— START DATASET CONTENT —

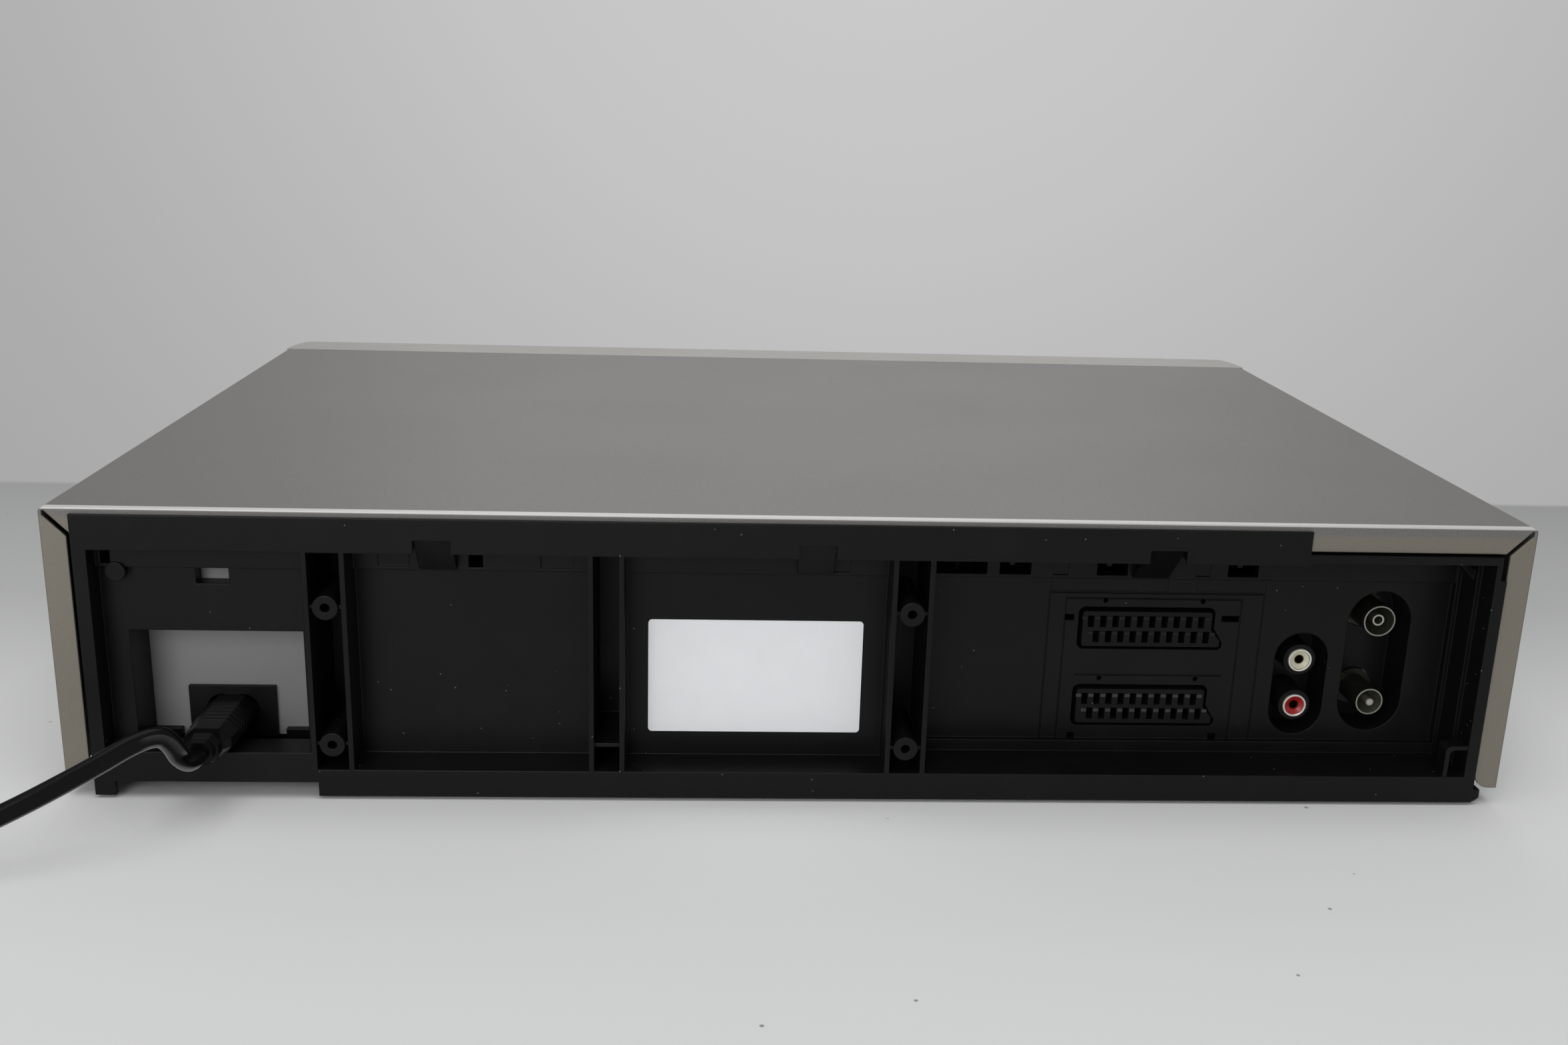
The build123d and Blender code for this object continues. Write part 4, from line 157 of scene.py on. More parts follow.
def swept(name, path, section, wide_axis):
    """A closed tube: the section's points ride along the path, its wide side along wide_axis(share)."""
    verts = []
    last = len(path) - 1
    for index, place in enumerate(path):
        ahead = path[min(index + 1, last)] - path[max(index - 1, 0)]
        along = ahead.normalized()
        wide = wide_axis(index / last)
        wide = (wide - along * wide.dot(along)).normalized()
        thin = along.cross(wide)
        verts += [place + wide * a + thin * b for a, b in section]
    faces = side_faces(len(path), len(section)) + end_faces(len(path), len(section))
    return piece(name, verts, faces, smooth=True)


def turned(name, centre, profile):
    """A piece turned about a line along Y from radius and depth behind the centre, in millimetres."""
    x, y, z = centre
    verts = []
    for radius, depth in profile:
        for k in range(TURNED_STEPS):
            angle = 2 * math.pi * k / TURNED_STEPS
            aside, up = radius * MM * math.cos(angle), radius * MM * math.sin(angle)
            verts.append((x + aside, y - depth * MM, z + up))
    shape = facing_out(piece(name, verts, side_faces(len(profile), TURNED_STEPS)), MERGE_DISTANCE)
    shape.data.shade_smooth()
    shape.data.set_sharp_from_angle(angle=math.radians(TURNED_CREASE))
    return shape


def lofted(name, rings):
    """A closed body through rings of points that all have the same count."""
    around = len(rings[0])
    verts = [point for ring in rings for point in ring]
    return facing_out(piece(name, verts, side_faces(len(rings), around) + end_faces(len(rings), around)))


def reach_of(shape):
    """Lowest and highest corner of a piece, in metres."""
    places = [shape.matrix_world @ vertex.co for vertex in shape.data.vertices]
    low = Vector(min(place[k] for place in places) for k in range(3))
    high = Vector(max(place[k] for place in places) for k in range(3))
    return low, high


# ---- Mains lead --------------------------------------------------------------------------------
CORD_WIDTH = 6.0 * MM
CORD_THICKNESS = 3.4 * MM
CORD_WAIST = 0.72  # share of a core's radius that is left between the two cores
CORD_ROUND_STEPS = 10
CORD_TWIST_SHARE = 0.02  # of its length, in which the cord turns from flat to on edge
COIL_CENTRE = Vector((0.304, 0.160, 0.0))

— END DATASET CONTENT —

> _GOAL OF THE EXERCISE_: All of the data shown above must be copied exactly.

> _WRITTEN ANSWER_:
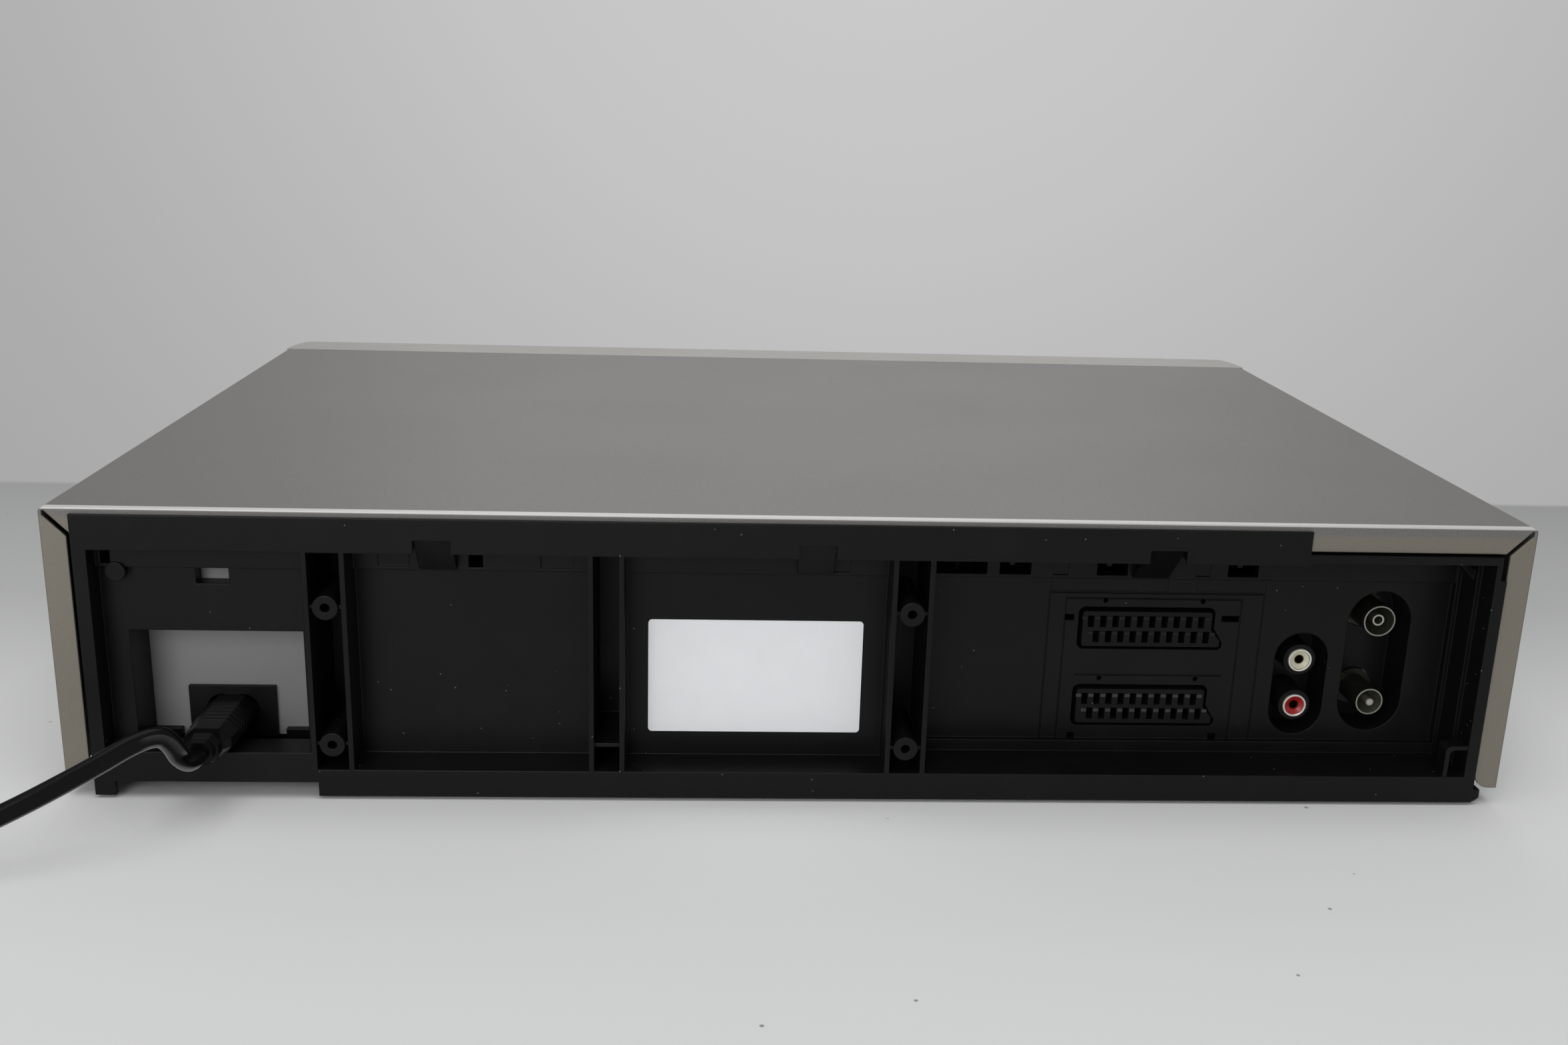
The build123d and Blender code for this object continues. Write part 4, from line 157 of scene.py on. More parts follow.
def swept(name, path, section, wide_axis):
    """A closed tube: the section's points ride along the path, its wide side along wide_axis(share)."""
    verts = []
    last = len(path) - 1
    for index, place in enumerate(path):
        ahead = path[min(index + 1, last)] - path[max(index - 1, 0)]
        along = ahead.normalized()
        wide = wide_axis(index / last)
        wide = (wide - along * wide.dot(along)).normalized()
        thin = along.cross(wide)
        verts += [place + wide * a + thin * b for a, b in section]
    faces = side_faces(len(path), len(section)) + end_faces(len(path), len(section))
    return piece(name, verts, faces, smooth=True)


def turned(name, centre, profile):
    """A piece turned about a line along Y from radius and depth behind the centre, in millimetres."""
    x, y, z = centre
    verts = []
    for radius, depth in profile:
        for k in range(TURNED_STEPS):
            angle = 2 * math.pi * k / TURNED_STEPS
            aside, up = radius * MM * math.cos(angle), radius * MM * math.sin(angle)
            verts.append((x + aside, y - depth * MM, z + up))
    shape = facing_out(piece(name, verts, side_faces(len(profile), TURNED_STEPS)), MERGE_DISTANCE)
    shape.data.shade_smooth()
    shape.data.set_sharp_from_angle(angle=math.radians(TURNED_CREASE))
    return shape


def lofted(name, rings):
    """A closed body through rings of points that all have the same count."""
    around = len(rings[0])
    verts = [point for ring in rings for point in ring]
    return facing_out(piece(name, verts, side_faces(len(rings), around) + end_faces(len(rings), around)))


def reach_of(shape):
    """Lowest and highest corner of a piece, in metres."""
    places = [shape.matrix_world @ vertex.co for vertex in shape.data.vertices]
    low = Vector(min(place[k] for place in places) for k in range(3))
    high = Vector(max(place[k] for place in places) for k in range(3))
    return low, high


# ---- Mains lead --------------------------------------------------------------------------------
CORD_WIDTH = 6.0 * MM
CORD_THICKNESS = 3.4 * MM
CORD_WAIST = 0.72  # share of a core's radius that is left between the two cores
CORD_ROUND_STEPS = 10
CORD_TWIST_SHARE = 0.02  # of its length, in which the cord turns from flat to on edge
COIL_CENTRE = Vector((0.304, 0.160, 0.0))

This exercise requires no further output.